**Material**
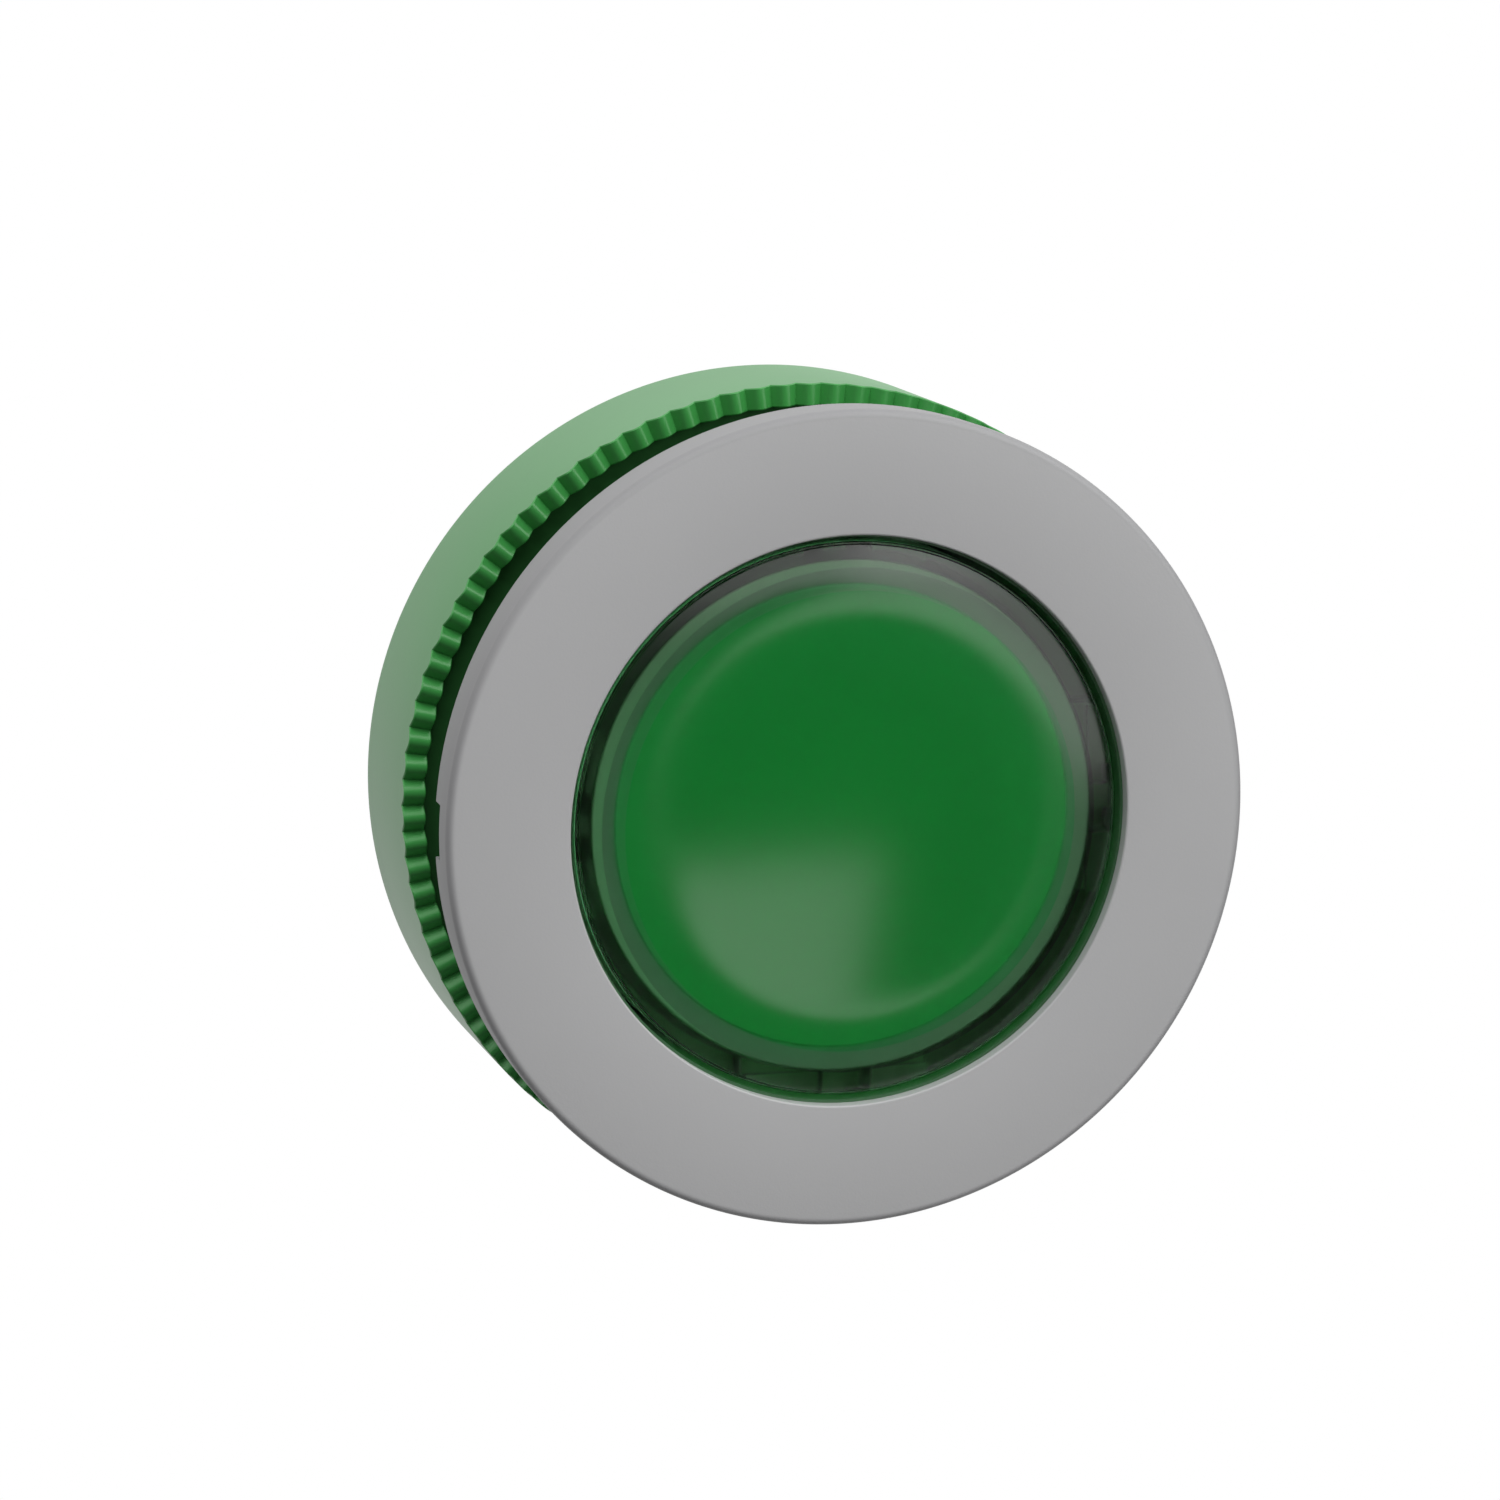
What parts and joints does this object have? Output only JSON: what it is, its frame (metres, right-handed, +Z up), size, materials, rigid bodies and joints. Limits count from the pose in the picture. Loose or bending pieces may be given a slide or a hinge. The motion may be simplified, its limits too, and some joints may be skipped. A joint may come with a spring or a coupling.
{
  "type": "illuminated push button",
  "caption": "Round flush-mounting illuminated push button: grey bezel, green lens, serrated green fixing nut and rear terminals.",
  "frame": {"origin": "on the button's axis, in the panel's front plane, which is the gasket's rear face", "axes": "-Y out of the front of the button towards the user, +Y towards the terminals, +Z up with the key at 12 o'clock, +X to the right seen from the front"},
  "size_m": [0.0374, 0.0365, 0.0374],
  "materials": {
    "satin_metal": "satin, bead blasted and clear coated",
    "green_moulding": "moulded, fine grain",
    "black_rubber": "moulded rubber",
    "green_lens": "polished, translucent green",
    "opal_plastic": "opal, satin",
    "white_plastic": "moulded",
    "black_plastic": "glass filled, moulded",
    "ivory_plastic": "moulded",
    "spring_steel": "bright drawn",
    "zinc_screw": "zinc plated",
    "circuit_board": "solder mask",
    "led_resin": "clear resin",
    "tinned_brass": "tin plated",
    "bridge_copper": "copper alloy with silver tips"
  },
  "bodies": {
    "housing": {"bezel_ring": "satin_metal", "panel_gasket": "black_rubber", "barrel": "green_moulding", "fixing_nut": "green_moulding", "pusher_seal": "black_rubber", "spring_washer": "spring_steel", "return_spring": "spring_steel", "contact_housing": "black_plastic", "housing_seal": "black_rubber", "terminal_plate": "black_plastic", "plate_screws": "zinc_screw", "lamp_post": "white_plastic", "lamp_board": "circuit_board", "lamp_led": "led_resin", "lamp_tab_lower": "tinned_brass", "lamp_tab_upper": "tinned_brass", "fixed_contact_no_lower": "tinned_brass", "fixed_contact_no_upper": "tinned_brass", "fixed_contact_nc_lower": "tinned_brass", "fixed_contact_nc_upper": "tinned_brass"},
    "button": {"lens_cap": "green_lens", "diffuser": "opal_plastic", "lens_carrier": "white_plastic", "retaining_clip": "spring_steel", "contact_yoke": "ivory_plastic", "contact_spring_no": "spring_steel", "contact_spring_nc": "spring_steel"},
    "bridge_no": {"contact_bridge_no": "bridge_copper"},
    "bridge_nc": {"contact_bridge_nc": "bridge_copper"}
  },
  "joints": [
    {"name": "press", "type": "slide", "parent": "housing", "child": "button", "axis": [0, 1, 0], "range_m": [0, 0.003], "stiffness_N_per_m": 900, "springref_m": -0.0018, "deforming": ["return_spring"]},
    {"name": "bridge_no_slip", "type": "slide", "parent": "button", "child": "bridge_no", "axis": [0, -1, 0], "range_m": [0, 0.0006], "deforming": ["contact_spring_no"]},
    {"name": "bridge_nc_slip", "type": "slide", "parent": "button", "child": "bridge_nc", "axis": [0, -1, 0], "range_m": [0, 0.0006], "deforming": ["contact_spring_nc"]}
  ],
  "couplings": [
    {"joint": "bridge_no_slip", "follows": "press", "ratio": 0.2},
    {"joint": "bridge_nc_slip", "follows": "press", "ratio": 0.2}
  ]
}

**Task to complete**
Work out how many lines of the listing above include "joints". Answer with the number and nothing more.

**Written reply**
2